*Exercise brief:* Quote exactly the lines between the line containing "Write the FreeCAD" and the line containing "pin in a bore", counting those two lines as part of the range. Leave the rest out.
----- Supplied records
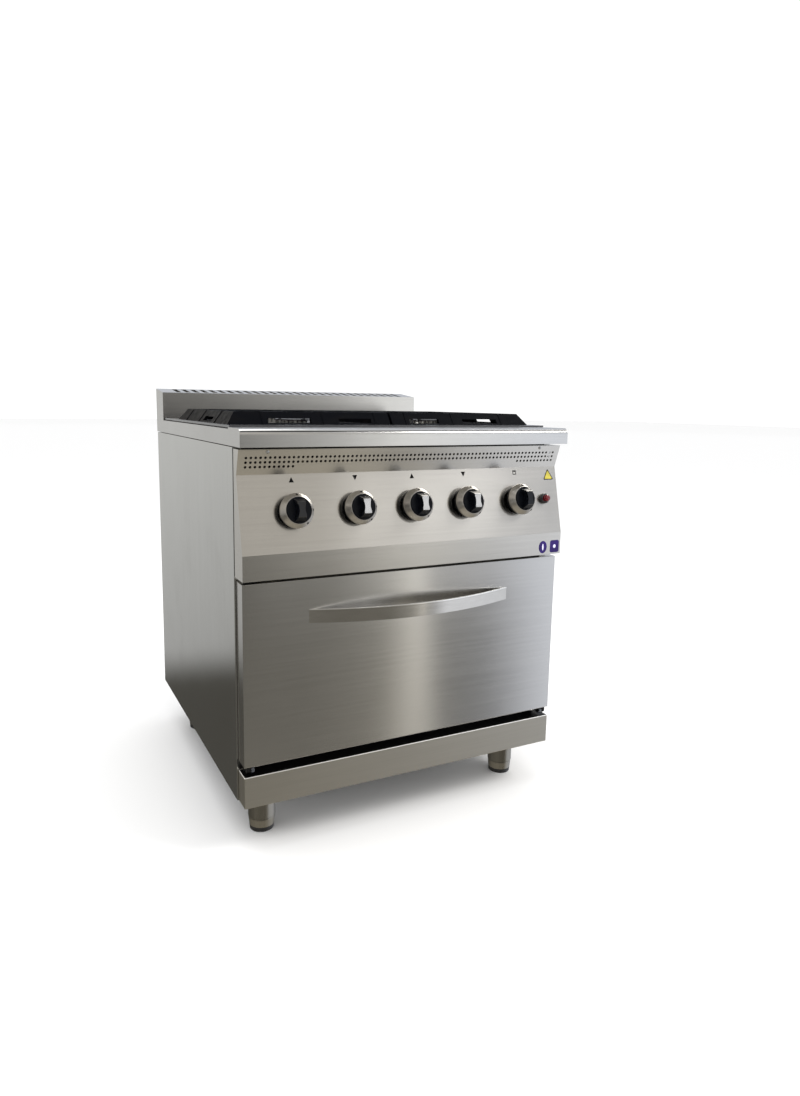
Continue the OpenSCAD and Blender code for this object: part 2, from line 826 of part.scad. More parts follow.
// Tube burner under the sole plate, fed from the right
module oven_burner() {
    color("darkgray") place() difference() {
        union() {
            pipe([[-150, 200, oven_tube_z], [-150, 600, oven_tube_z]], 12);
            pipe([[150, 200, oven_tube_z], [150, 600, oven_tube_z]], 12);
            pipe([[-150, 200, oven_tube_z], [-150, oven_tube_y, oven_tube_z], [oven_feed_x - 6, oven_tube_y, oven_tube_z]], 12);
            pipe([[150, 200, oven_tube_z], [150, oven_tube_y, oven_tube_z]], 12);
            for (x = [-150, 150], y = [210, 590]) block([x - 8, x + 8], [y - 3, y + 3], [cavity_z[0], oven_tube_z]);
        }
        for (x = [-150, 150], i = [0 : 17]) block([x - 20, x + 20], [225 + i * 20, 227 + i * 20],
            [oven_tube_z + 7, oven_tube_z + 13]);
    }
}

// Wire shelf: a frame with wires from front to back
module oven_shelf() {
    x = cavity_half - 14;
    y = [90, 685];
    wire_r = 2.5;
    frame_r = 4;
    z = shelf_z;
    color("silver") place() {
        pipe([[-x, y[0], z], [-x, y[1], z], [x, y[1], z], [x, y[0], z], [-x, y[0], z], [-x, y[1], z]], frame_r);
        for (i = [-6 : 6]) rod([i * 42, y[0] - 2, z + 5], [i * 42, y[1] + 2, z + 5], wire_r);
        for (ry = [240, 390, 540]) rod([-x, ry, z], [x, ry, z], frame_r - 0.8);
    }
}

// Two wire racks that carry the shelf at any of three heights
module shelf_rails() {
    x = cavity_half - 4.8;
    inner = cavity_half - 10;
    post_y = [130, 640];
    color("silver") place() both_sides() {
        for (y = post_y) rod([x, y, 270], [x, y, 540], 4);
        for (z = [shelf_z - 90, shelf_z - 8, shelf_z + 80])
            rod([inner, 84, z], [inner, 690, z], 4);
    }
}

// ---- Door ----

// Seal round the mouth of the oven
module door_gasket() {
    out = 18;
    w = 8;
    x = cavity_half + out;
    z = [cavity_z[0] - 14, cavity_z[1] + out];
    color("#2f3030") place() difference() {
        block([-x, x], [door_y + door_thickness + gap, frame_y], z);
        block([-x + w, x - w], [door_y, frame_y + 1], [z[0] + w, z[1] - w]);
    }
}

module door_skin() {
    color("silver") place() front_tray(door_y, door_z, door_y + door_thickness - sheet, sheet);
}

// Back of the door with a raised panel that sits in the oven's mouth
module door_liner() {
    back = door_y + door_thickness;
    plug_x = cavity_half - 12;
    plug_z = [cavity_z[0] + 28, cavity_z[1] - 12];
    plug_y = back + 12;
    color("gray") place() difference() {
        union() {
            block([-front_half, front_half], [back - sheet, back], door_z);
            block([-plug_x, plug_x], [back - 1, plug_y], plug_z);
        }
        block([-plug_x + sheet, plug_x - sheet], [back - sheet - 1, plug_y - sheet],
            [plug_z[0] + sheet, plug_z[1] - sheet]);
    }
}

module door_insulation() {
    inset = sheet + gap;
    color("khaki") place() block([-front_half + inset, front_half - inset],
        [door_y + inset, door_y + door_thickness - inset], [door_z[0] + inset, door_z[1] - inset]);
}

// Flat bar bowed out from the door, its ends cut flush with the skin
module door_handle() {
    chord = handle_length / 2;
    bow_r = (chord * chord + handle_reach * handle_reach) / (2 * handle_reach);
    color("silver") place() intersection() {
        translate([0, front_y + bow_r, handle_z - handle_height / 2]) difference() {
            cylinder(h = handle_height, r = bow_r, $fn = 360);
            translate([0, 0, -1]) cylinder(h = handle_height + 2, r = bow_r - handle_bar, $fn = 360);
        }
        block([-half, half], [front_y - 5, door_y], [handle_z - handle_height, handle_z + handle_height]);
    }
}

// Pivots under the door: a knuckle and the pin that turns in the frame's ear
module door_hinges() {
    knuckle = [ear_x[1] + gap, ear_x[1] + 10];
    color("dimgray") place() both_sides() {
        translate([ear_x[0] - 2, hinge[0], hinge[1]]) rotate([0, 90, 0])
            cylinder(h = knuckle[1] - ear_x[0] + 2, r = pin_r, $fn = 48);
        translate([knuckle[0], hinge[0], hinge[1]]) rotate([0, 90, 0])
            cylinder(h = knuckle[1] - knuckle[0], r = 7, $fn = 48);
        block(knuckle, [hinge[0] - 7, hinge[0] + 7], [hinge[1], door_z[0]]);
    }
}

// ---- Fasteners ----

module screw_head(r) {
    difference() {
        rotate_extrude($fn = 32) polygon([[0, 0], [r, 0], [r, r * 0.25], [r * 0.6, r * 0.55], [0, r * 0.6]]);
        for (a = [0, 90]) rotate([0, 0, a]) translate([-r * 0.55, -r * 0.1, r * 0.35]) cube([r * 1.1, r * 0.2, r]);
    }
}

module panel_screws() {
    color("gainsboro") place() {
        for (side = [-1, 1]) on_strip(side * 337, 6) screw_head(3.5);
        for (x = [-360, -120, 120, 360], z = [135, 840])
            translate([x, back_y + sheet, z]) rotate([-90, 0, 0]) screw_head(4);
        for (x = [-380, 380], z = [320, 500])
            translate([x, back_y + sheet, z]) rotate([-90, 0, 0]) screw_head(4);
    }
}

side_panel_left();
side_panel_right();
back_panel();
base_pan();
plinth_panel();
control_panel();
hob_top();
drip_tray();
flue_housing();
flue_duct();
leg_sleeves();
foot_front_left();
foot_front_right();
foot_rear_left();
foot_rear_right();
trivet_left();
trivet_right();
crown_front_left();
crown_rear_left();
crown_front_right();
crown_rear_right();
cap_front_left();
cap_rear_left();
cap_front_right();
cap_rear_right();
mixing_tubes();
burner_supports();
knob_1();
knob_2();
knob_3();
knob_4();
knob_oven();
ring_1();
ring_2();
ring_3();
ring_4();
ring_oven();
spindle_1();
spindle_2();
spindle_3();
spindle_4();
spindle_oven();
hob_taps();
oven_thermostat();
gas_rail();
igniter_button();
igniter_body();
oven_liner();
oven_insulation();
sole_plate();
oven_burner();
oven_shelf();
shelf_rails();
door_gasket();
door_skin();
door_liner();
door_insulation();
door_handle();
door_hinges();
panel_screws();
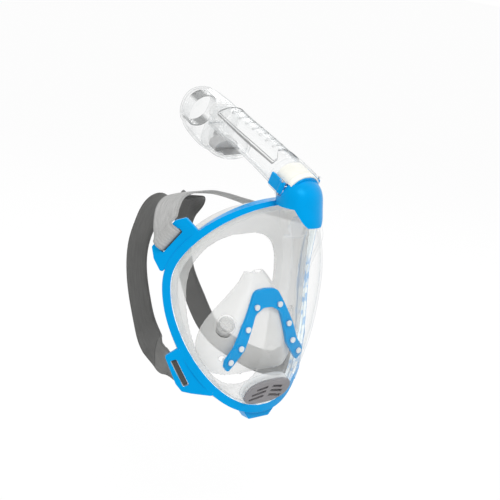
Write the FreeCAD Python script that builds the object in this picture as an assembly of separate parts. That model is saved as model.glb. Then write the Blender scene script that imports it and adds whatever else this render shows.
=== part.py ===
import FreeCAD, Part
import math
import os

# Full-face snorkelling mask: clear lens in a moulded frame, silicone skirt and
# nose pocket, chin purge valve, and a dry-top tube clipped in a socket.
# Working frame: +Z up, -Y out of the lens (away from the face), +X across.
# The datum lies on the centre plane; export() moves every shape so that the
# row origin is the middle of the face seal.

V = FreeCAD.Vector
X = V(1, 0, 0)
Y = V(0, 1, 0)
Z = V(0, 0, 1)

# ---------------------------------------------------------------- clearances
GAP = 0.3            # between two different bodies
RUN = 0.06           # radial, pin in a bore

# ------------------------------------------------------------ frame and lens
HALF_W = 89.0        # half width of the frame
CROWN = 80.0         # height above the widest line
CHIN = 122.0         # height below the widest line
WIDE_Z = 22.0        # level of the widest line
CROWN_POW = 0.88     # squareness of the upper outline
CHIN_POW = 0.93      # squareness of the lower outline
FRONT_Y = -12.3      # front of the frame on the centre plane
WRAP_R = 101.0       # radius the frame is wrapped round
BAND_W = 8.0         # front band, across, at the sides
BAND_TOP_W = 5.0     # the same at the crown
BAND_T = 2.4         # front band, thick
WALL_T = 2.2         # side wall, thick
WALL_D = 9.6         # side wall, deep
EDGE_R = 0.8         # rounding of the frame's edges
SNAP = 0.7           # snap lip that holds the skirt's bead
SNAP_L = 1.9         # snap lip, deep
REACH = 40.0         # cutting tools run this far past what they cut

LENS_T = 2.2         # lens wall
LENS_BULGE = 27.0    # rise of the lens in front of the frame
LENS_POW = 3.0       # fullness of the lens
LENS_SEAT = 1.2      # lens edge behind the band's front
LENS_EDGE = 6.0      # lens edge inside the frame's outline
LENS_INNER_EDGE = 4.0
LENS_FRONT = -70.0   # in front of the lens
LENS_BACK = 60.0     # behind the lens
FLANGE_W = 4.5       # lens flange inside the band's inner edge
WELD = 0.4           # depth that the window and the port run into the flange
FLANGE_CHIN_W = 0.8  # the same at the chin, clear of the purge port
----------
*Solution to this exercise:*
Write the FreeCAD Python script that builds the object in this picture as an assembly of separate parts. That model is saved as model.glb. Then write the Blender scene script that imports it and adds whatever else this render shows.
=== part.py ===
import FreeCAD, Part
import math
import os

# Full-face snorkelling mask: clear lens in a moulded frame, silicone skirt and
# nose pocket, chin purge valve, and a dry-top tube clipped in a socket.
# Working frame: +Z up, -Y out of the lens (away from the face), +X across.
# The datum lies on the centre plane; export() moves every shape so that the
# row origin is the middle of the face seal.

V = FreeCAD.Vector
X = V(1, 0, 0)
Y = V(0, 1, 0)
Z = V(0, 0, 1)

# ---------------------------------------------------------------- clearances
GAP = 0.3            # between two different bodies
RUN = 0.06           # radial, pin in a bore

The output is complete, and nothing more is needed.